Christopher Caird

Napoli Basket
- Title: Assistant coach
- League: LBA

Personal information
- Born: 26 May 1989 (age 36) Daventry, England
- Listed height: 198 cm (6 ft 6 in)
- Listed weight: 98 kg (216 lb)

Career information
- College: Marshalltown (2010–2013); Drake (2013–2015);
- Playing career: 2007–2018
- Position: Shooting guard / small forward
- Number: 13, 25
- Coaching career: 2018–present

Career history

Playing
- 2007–2010: FSu Basket
- 2015–2016: FSu Basket
- 2016–2018: Tindastóll
- 2018: Selfoss-Basket

Coaching
- 2018: Tindastóll (assistant)
- 2018–2023: Selfoss-Basket
- 2023–2024: London Lions (assistant)
- 2024-2025: Nagasaki Velca (assistant)
- 2025-present: Napoli Basket (assistant)

Career highlights
- As assistant coach: Icelandic Men's Cup (2018); British Basketball League champion (2024); British Basketball League Cup runner up (2024); British Basketball League All Star game (2024); Euro Cup Final 4 (2024);

= Chris Caird =

English basketball player and coach

Christopher William C. Caird (born 26 May 1989) is an English basketball coach and former member of the Great Britain men's national basketball team.

==College==
Caird committed to Syracuse University his freshman season, NCAA issues resulted in him changing his team to Marshalltown Community College for that season. He then committed to Santa Clara University. Knee injury shortly before arrival had him sit out the next season and resulted in him completing a second season at Marshalltown Community College.
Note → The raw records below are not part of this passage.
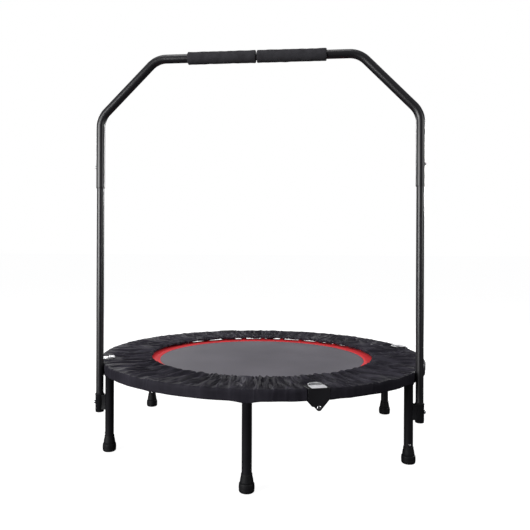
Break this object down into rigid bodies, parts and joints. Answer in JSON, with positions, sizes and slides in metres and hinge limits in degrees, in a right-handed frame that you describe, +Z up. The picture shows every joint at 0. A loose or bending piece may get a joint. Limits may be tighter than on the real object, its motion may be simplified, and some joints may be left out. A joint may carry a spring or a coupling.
{
  "type": "mini trampoline",
  "caption": "Round folding mini trampoline with a spring-hung woven mat, fabric skirt, screw-in legs with rubber feet and a U-shaped handrail with foam grips.",
  "frame": {"origin": "on the floor under the centre of the mat, at the centre of the bounding box's bottom face", "axes": "+Z up, along the legs and the handrail's poles; the handrail stands on the -Y side, in a plane across X"},
  "size_m": [1.016, 1.02, 1.152],
  "materials": {
    "black_steel": "satin black powder coat",
    "rubber": "matt black moulded rubber",
    "zinc": "bright zinc plate",
    "spring_steel": "bright zinc plated spring wire",
    "black_plastic": "matt black moulded plastic",
    "foam": "matt black closed-cell foam",
    "woven_mat": "dark grey woven polypropylene",
    "red_webbing": "red woven webbing",
    "polyester": "black woven polyester, gathered"
  },
  "bodies": {
    "frame_front": {"frame_arc_front_left": "black_steel", "frame_arc_front_right": "black_steel", "leg_front_left": "black_steel", "foot_front_left": "rubber", "leg_front": "black_steel", "foot_front": "rubber", "leg_front_right": "black_steel", "foot_front_right": "rubber", "hinge_channel_front": "black_steel", "hinge_channel_right": "black_steel", "hinge_channel_left": "black_steel", "hinge_leaf_front": "black_steel", "hinge_pin_front": "zinc", "hinge_pin_right": "zinc", "hinge_pin_left": "zinc", "hinge_plate_front": "zinc", "hinge_plate_right": "zinc", "hinge_plate_left": "zinc", "handle_pole_left": "black_steel", "handle_pole_right": "black_steel", "handle_socket_left": "black_plastic", "handle_socket_right": "black_plastic", "clamp_bolt_left": "zinc", "clamp_bolt_right": "zinc", "pole_plug_left": "black_plastic", "pole_plug_right": "black_plastic", "skirt_front": "polyester", "springs_front_left": "spring_steel", "springs_front_right": "spring_steel"},
    "frame_rear": {"frame_arc_rear_left": "black_steel", "frame_arc_rear_right": "black_steel", "leg_rear_right": "black_steel", "foot_rear_right": "rubber", "leg_rear": "black_steel", "foot_rear": "rubber", "leg_rear_left": "black_steel", "foot_rear_left": "rubber", "hinge_channel_rear": "black_steel", "hinge_leaf_rear": "black_steel", "hinge_leaf_right": "black_steel", "hinge_leaf_left": "black_steel", "hinge_pin_rear": "zinc", "skirt_rear": "polyester", "springs_rear_left": "spring_steel", "springs_rear_right": "spring_steel"},
    "mat_front": {"mat_front": "woven_mat", "border_band_front": "red_webbing"},
    "mat_rear": {"mat_rear": "woven_mat", "border_band_rear": "red_webbing"},
    "handle": {"handle_tube_left": "black_steel", "handle_tube_right": "black_steel", "grip_left": "foam", "grip_right": "foam", "rail_joiner": "black_steel"},
    "button_left": {"snap_button_left": "zinc"},
    "button_right": {"snap_button_right": "zinc"}
  },
  "joints": [
    {"name": "frame_fold", "type": "hinge", "parent": "frame_front", "child": "frame_rear", "pos_m": [0, 0, 0.2065], "axis": [-0.9397, -0.342, 0], "range_deg": [0, 105]},
    {"name": "mat_bounce", "type": "slide", "parent": "frame_front", "child": "mat_front", "axis": [0, 0, -1], "range_m": [0, 0.035], "stiffness_N_per_m": 4000, "springref_m": -0.005, "deforming": ["springs_front_left", "springs_front_right", "springs_rear_right", "springs_rear_left"]},
    {"name": "mat_fold", "type": "hinge", "parent": "mat_front", "child": "mat_rear", "pos_m": [0, 0, 0.2065], "axis": [-0.9397, -0.342, 0], "range_deg": [0, 105]},
    {"name": "handle_height", "type": "slide", "parent": "frame_front", "child": "handle", "axis": [0, 0, 1], "range_m": [-0.09, 0]},
    {"name": "button_press_left", "type": "slide", "parent": "handle", "child": "button_left", "axis": [1, 0, 0], "range_m": [0, 0.003], "stiffness_N_per_m": 800, "springref_m": -0.002},
    {"name": "button_press_right", "type": "slide", "parent": "handle", "child": "button_right", "axis": [-1, 0, 0], "range_m": [0, 0.003], "stiffness_N_per_m": 800, "springref_m": -0.002}
  ],
  "couplings": [
    {"joint": "mat_fold", "follows": "frame_fold", "ratio": 1}
  ]
}
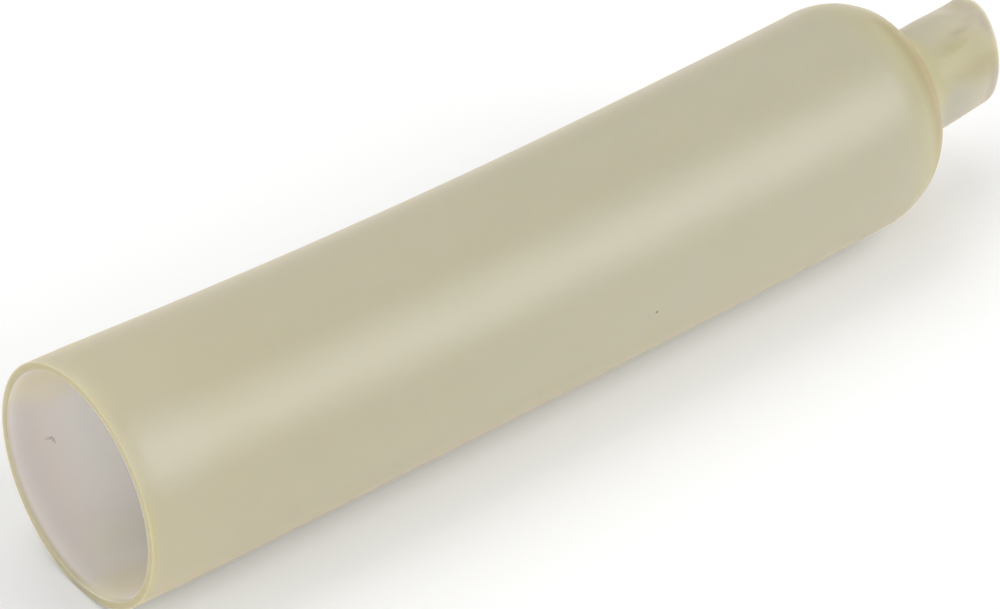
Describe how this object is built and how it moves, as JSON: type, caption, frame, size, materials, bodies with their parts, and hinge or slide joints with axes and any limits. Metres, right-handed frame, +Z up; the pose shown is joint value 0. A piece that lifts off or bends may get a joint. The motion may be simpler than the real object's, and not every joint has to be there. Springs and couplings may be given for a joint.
{
  "type": "heat shrink tube",
  "caption": "Translucent heat-shrink tube, unshrunk, with an open flared mouth, a long bowed barrel, a rounded shoulder and a short open neck",
  "frame": {"origin": "on the surface that the tube lies on, below the middle of its length and width", "axes": "+X along the tube, from the open mouth to the neck; +Z up from the surface"},
  "size_m": [0.1244, 0.0271, 0.027],
  "materials": {
    "sleeve": "milky amber, translucent, satin"
  },
  "bodies": {
    "root": {"heat_shrink_tube": "sleeve"}
  },
  "joints": []
}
He finished his college career for Drake University from 2013 to 2015.

==Career==
Caird first senior games came during the 2007–2008 season as a member of FSu Basket. He played for FSu until 2010 when he move to the United States to attend college. He returned to FSu in 2015 and averaged 19.4 points and 7.4 rebounds for the club during the 2015-2016 Úrvalsdeild season. However, a hip injury that required surgery cut his season short and he was unable to prevent FSu from being relegated back to Division I

After the season, Caird signed with Tindastóll. Despite being hobbled by injuries, he was named to the Úrvalsdeild All-first team for the first half of the 2016–2017 season. In January 2018 he was forced to retire as a player due to persistent knee injury and was subsequently hired as an assistant coach to Tindastóll men's basketball team.

In May 2018, Caird was hired as the head coach of Selfoss-Basket. On 22 November he returned to the court with Selfoss, playing 23 minutes and scoring 18 points against Höttur. In April 2023, he stepped down as head coach after five seasons.